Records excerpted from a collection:
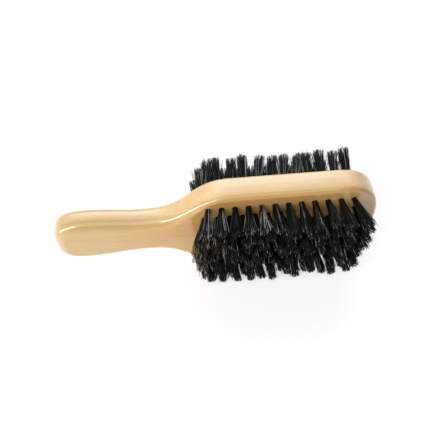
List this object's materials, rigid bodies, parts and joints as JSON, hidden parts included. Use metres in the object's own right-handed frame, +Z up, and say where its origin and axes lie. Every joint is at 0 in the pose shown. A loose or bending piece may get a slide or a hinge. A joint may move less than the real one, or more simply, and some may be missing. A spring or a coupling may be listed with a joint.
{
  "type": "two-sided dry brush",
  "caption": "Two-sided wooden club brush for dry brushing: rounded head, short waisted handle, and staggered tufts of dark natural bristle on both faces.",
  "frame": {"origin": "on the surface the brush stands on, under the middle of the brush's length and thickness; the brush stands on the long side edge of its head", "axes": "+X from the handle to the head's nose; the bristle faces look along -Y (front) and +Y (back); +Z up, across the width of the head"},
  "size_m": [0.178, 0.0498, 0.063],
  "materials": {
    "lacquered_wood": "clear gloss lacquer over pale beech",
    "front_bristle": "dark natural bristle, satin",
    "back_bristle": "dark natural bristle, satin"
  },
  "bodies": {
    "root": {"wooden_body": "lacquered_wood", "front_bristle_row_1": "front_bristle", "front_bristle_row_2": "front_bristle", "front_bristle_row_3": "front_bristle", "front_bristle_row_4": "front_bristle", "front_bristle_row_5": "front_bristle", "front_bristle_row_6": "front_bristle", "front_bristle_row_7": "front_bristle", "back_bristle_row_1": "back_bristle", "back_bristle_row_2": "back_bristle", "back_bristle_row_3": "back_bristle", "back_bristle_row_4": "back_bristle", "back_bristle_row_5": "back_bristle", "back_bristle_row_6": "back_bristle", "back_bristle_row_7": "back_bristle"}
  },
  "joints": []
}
---
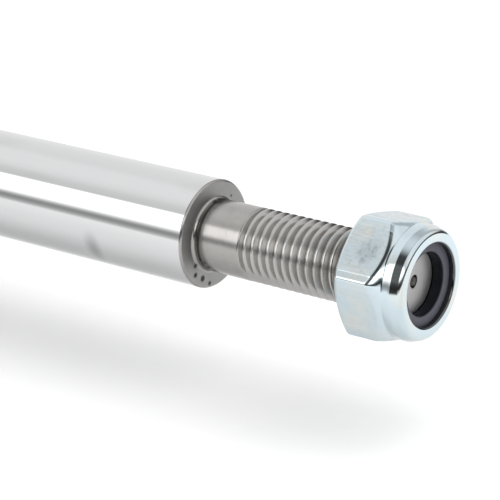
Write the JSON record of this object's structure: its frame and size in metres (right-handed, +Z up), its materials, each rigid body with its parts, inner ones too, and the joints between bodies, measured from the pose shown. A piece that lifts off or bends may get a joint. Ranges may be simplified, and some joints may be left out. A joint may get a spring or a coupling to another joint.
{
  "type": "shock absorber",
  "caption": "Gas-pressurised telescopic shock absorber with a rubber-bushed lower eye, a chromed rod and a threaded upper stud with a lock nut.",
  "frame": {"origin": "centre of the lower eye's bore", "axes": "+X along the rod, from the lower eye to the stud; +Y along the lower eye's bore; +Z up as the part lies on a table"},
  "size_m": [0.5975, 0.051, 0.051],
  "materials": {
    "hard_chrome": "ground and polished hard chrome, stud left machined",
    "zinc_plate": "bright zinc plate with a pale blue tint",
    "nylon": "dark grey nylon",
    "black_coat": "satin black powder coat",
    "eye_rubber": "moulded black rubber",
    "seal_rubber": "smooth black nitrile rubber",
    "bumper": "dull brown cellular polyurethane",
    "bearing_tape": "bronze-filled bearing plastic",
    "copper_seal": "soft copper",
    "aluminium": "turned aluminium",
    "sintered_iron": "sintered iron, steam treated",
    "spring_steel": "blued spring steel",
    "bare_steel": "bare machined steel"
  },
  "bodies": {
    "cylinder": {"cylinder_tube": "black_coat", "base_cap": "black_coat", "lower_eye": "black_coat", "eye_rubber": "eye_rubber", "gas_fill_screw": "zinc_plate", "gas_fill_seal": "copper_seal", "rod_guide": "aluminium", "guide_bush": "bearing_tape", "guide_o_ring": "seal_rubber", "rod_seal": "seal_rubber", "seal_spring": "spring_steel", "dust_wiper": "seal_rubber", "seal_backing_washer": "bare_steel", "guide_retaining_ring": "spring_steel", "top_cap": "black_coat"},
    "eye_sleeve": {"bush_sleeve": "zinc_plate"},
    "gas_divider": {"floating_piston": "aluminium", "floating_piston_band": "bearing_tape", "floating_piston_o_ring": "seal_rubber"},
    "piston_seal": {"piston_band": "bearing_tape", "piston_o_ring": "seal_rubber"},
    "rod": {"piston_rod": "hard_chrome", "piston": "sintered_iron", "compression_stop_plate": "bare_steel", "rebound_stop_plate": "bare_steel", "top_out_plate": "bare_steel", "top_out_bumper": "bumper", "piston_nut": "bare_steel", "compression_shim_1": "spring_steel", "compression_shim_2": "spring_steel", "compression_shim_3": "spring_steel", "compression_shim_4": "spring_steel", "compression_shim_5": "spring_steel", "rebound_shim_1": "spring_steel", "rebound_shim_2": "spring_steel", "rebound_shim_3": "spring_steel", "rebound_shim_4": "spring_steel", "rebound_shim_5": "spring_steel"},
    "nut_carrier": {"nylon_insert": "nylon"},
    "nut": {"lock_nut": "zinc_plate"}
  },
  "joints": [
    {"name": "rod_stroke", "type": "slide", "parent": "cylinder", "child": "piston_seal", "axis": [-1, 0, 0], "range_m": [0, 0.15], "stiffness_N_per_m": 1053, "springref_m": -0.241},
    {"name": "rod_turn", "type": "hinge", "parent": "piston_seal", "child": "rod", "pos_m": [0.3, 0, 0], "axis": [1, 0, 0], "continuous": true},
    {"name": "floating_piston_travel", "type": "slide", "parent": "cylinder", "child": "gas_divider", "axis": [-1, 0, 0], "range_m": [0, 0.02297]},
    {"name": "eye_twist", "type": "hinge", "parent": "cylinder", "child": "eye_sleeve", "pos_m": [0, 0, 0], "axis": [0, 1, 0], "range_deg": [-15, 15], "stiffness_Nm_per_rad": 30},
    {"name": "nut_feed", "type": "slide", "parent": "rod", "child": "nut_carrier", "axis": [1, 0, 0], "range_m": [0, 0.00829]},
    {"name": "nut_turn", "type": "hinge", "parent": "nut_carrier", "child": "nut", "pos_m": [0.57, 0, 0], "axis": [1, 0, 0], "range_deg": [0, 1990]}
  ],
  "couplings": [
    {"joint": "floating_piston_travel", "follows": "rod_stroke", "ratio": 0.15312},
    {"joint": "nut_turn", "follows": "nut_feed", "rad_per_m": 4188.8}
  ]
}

__Required work__. From the entries above, copy every line where the word "bodies" shows up.

__Solution__.
List this object's materials, rigid bodies, parts and joints as JSON, hidden parts included. Use metres in the object's own right-handed frame, +Z up, and say where its origin and axes lie. Every joint is at 0 in the pose shown. A loose or bending piece may get a slide or a hinge. A joint may move less than the real one, or more simply, and some may be missing. A spring or a coupling may be listed with a joint.
  "bodies": {
Write the JSON record of this object's structure: its frame and size in metres (right-handed, +Z up), its materials, each rigid body with its parts, inner ones too, and the joints between bodies, measured from the pose shown. A piece that lifts off or bends may get a joint. Ranges may be simplified, and some joints may be left out. A joint may get a spring or a coupling to another joint.
  "bodies": {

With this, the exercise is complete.